Ces textes ont le mérite d’éclairer la façon dont Almodóvar conçoit son métier de cinéaste, mais ils révèlent en outre à quel point ses différentes activités se sont interpénétrées et nourries les unes les autres au fil du temps. Certains de ces récits ont été portés à l’écran des années après leur genèse, ou, comme il le déclare, finiront par l’être un jour. On ne s’étonnera donc pas qu’ils partagent avec ses films une facilité déconcertante à produire des images frappantes et transgressives, mais aussi des thèmes récurrents, en particulier la religion. Ainsi, malgré son sujet plutôt glauque (les prêtres qui violent des petits garçons soumis à leur autorité), La visite, écrit au début des années 1970 et dont il tirera longtemps après La mauvaise éducation, laisse filtrer le désir de vivre et de s’affirmer qui anime le jeune auteur désormais madrilène en cette fin de dictature franquiste. Ce texte, qui ouvre le recueil, c’est du proto-Almodóvar, et on y sent la même pulsion organique pour les images christiques que dans une phrase de sa préface écrite cinquante ans plus tard : « Je me revois dans le patio de la maison familiale […] en train de taper sur une Olivetti […] à côté d’un lapin écorché et suspendu à une corde en guise de tue-mouches des plus répugnants ». Bien sûr, Almodóvar a évolué, mais le cœur de ce qu’il est n’a pas changé, et il est touchant de ressentir cette continuité à la lecture de ces récits, comme un reflet de celle que nous avons pu éprouver en tant que spectateurs de ses trente films.
Le plus beau texte du recueil, le plus poignant, est certainement celui qui lui donne son titre : Le dernier rêve.
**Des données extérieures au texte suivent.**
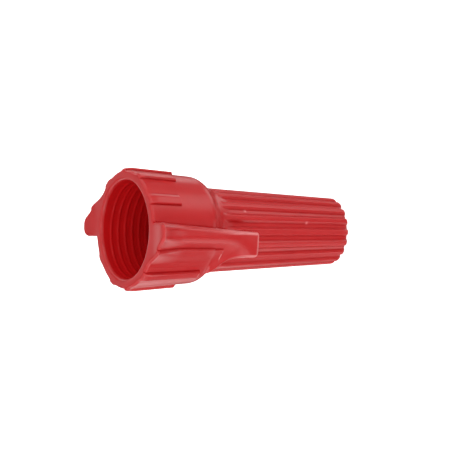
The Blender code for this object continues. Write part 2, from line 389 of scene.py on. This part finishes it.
def wing_corners(depths):
    """The corners of the wing's section, from where its low edge leaves the body round to its top."""
    top, low, tip, foot_x, _ = wing_sizes(depths)
    radius = turned_radius(depths)
    low_angle = np.radians(meeting_angle(low, depths))
    top_angle = np.radians(meeting_angle(top, depths))
    skin = np.maximum(radius, FLAP_RADIUS)
    step_angle = PADS[-1][1] - 180.0 + PADS[-1][3] * (1.0 - depths / PADS[-1][2])
    foot_y = np.maximum(low, WING_FOOT_Y)
    pad_y = ramp_pad_upper(depths)
    crease = (tip, np.full(tip.shape, WING_CREASE))

    def on_ramp(y):
        y = np.maximum(y, foot_y)
        return mix(foot_x, tip, (y - foot_y) / (WING_CREASE - foot_y)), y

    return [
        (radius * np.cos(low_angle), radius * np.sin(low_angle)),
        on_flap(-90.0, low, skin),
        on_flap(step_angle - PAD_CRISP_EDGE - STEP_CLEAR_ANGLE, low, skin),
        on_flap(step_angle + STEP_CLEAR_ANGLE, low, skin),
        (foot_x, foot_y),
        on_ramp(pad_y - RAMP_PAD_STEP - STEP_CLEAR_HEIGHT),
        on_ramp(pad_y + STEP_CLEAR_HEIGHT),
        crease,
        (tip, top),
        (radius * np.cos(top_angle), radius * np.sin(top_angle)),
    ]


def half_guess(depths):
    """A first outline over one half turn at each depth, and the body angle kept for each column."""
    depths = np.asarray(depths, float)
    top, low = wing_sizes(depths)[:2]
    low_angle = meeting_angle(low, depths)[:, None]
    top_angle = meeting_angle(top, depths)[:, None]
    below = mix(HALF_START, low_angle, np.arange(COLUMNS_BELOW_WING) / COLUMNS_BELOW_WING)
    across = mix(low_angle, top_angle, np.linspace(0.0, 1.0, COLUMNS_WING))
    marks = np.cumsum((0,) + ABOVE_WING_RUNS)
    steps = []
    for start in (PADS[0][0], PADS[1][0], PADS[2][0]):
        steps += [start - STEP_CLEAR_ANGLE, start + PAD_CRISP_EDGE + STEP_CLEAR_ANGLE]
    steps.append(HALF_START + 180.0)
    above = np.empty((len(depths), COLUMNS_ABOVE_WING))
    for row in range(len(depths)):
        above[row] = np.interp(np.arange(COLUMNS_ABOVE_WING) + 1, marks, [top_angle[row, 0]] + steps)
    # the last column stays half a step short of the other half's first one
    above[:, -1] = 0.5 * (above[:, -1] + above[:, -2])
    wing_x, wing_y = runs_of_points(wing_corners(depths), WING_RUNS)
    angles = np.concatenate([below, across, above], axis=1)
    body = body_radius(angles, depths[:, None])
    x = body * np.cos(np.radians(angles))
    y = body * np.sin(np.radians(angles))
    middle = slice(COLUMNS_BELOW_WING, COLUMNS_BELOW_WING + COLUMNS_WING)
    x[:, middle] = wing_x
    y[:, middle] = wing_y
    return x, y, angles


def outward(x, y):
    """Smoothed outward directions along a half outline, whose ends turn into each other."""
    full_x = np.concatenate([x, -x], axis=1)
    full_y = np.concatenate([y, -y], axis=1)
    dx = np.roll(full_x, -1, axis=1) - np.roll(full_x, 1, axis=1)
    dy = np.roll(full_y, -1, axis=1) - np.roll(full_y, 1, axis=1)
    size = np.hypot(dx, dy) + 1e-9
    nx, ny = dy / size, -dx / size
    for _ in range(NORMAL_PASSES):
        sum_x = sum(np.roll(nx, k, axis=1) for k in range(-NORMAL_WINDOW, NORMAL_WINDOW + 1))
        sum_y = sum(np.roll(ny, k, axis=1) for k in range(-NORMAL_WINDOW, NORMAL_WINDOW + 1))
        size = np.hypot(sum_x, sum_y)
        nx, ny = sum_x / size, sum_y / size
    half = x.shape[1]
    return nx[:, :half], ny[:, :half]


def half_outline(depths):
    """The true outline over one half turn: each guess moved in or out until it lies on the surface."""
    depths = np.asarray(depths, float)
    x, y, angles = half_guess(depths)
    nx, ny = outward(x, y)
    low = np.full(x.shape, SURFACE_SEARCH[0])
    high = np.full(x.shape, SURFACE_SEARCH[1])
    for _ in range(SURFACE_HALVINGS):
        middle = 0.5 * (low + high)
        inside = shell_distance(x + nx * middle, y + ny * middle, depths[:, None]) < 0.0
        low = np.where(inside, middle, low)
        high = np.where(inside, high, middle)
    return x + nx * low, y + ny * low, nx, ny, angles


def run_together(x, y):
    """A half outline with each point averaged with its neighbours, so that small steps melt away."""
    full_x, full_y = full_turn(x, y)
    reach = range(-EDGE_SOFTENING, EDGE_SOFTENING + 1)
    weights = [EDGE_SOFTENING + 1 - abs(k) for k in reach]
    soft_x = sum(w * np.roll(full_x, k) for w, k in zip(weights, reach)) / sum(weights)
    soft_y = sum(w * np.roll(full_y, k) for w, k in zip(weights, reach)) / sum(weights)
    return soft_x[:len(x)], soft_y[:len(y)]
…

Ces six pages, signées Pedro Almodóvar Caballero [1], racontent sa dernière rencontre avec sa mère, en compagnie de son frère, trois heures avant son décès, et sont un hommage à tout ce que son imaginaire doit à cette dernière. Ces lignes émouvantes, sans artifices ni jeux de manche, nous montrent un auteur différent, moins flamboyant, plus apaisé, peut-être l’écrivain qu’il aurait pu être si la vie ne l’avait pas emmené ailleurs. Mais Le dernier rêve, avec sa beauté grave et sereine, ne dépare pas au milieu des autres textes, au contraire, il dévoile une nouvelle facette de cet artiste protéiforme, qui à soixante-quinze ans demeure hyperactif. Ainsi, au cours du seul mois de septembre, il vient de recevoir le Lion d’or à la Mostra de Venise pour son premier film anglophone, La femme d’à côté, et organise une expo photo à Madrid, « Madrid, Chica Almodóvar », où il ouvre ses archives personnelles pour illustrer son histoire d’amour avec cette ville.
À la vue de tout cela, il semble se dégager une constante dans le travail de Pedro Almodóvar, qui repose sur sa faculté à créer des personnages et des situations étranges, à la marge, puis à nous les faire comprendre et aimer. Il sait trouver la beauté dans l’imperfection, célébrer la différence et montrer les individus sans les juger, ou en ne les jugeant que d’un œil bienveillant, malgré leurs défauts et leurs avanies. Bien sûr, il sait filmer les femmes, mais aussi les écrire, ce qui, en définitive, n’étonnera pas grand monde. Et puis, il y a l’Espagne, et, de toute évidence, la fibre émotionnelle qui le rattache à ce pays est aussi prégnante dans ces textes que dans le reste de son œuvre. Bref, que l’on soit fan d’Almodóvar ou simplement curieux de découvrir l’imaginaire d’un artiste majeur de ces cinq dernières décennies, ce recueil drôle, poétique et exubérant est incontournable.
[1] En Espagne, on porte le nom de famille du père suivi de celui de la mère, mais Almodóvar ne l’a pas fait pour sa personnalité publique.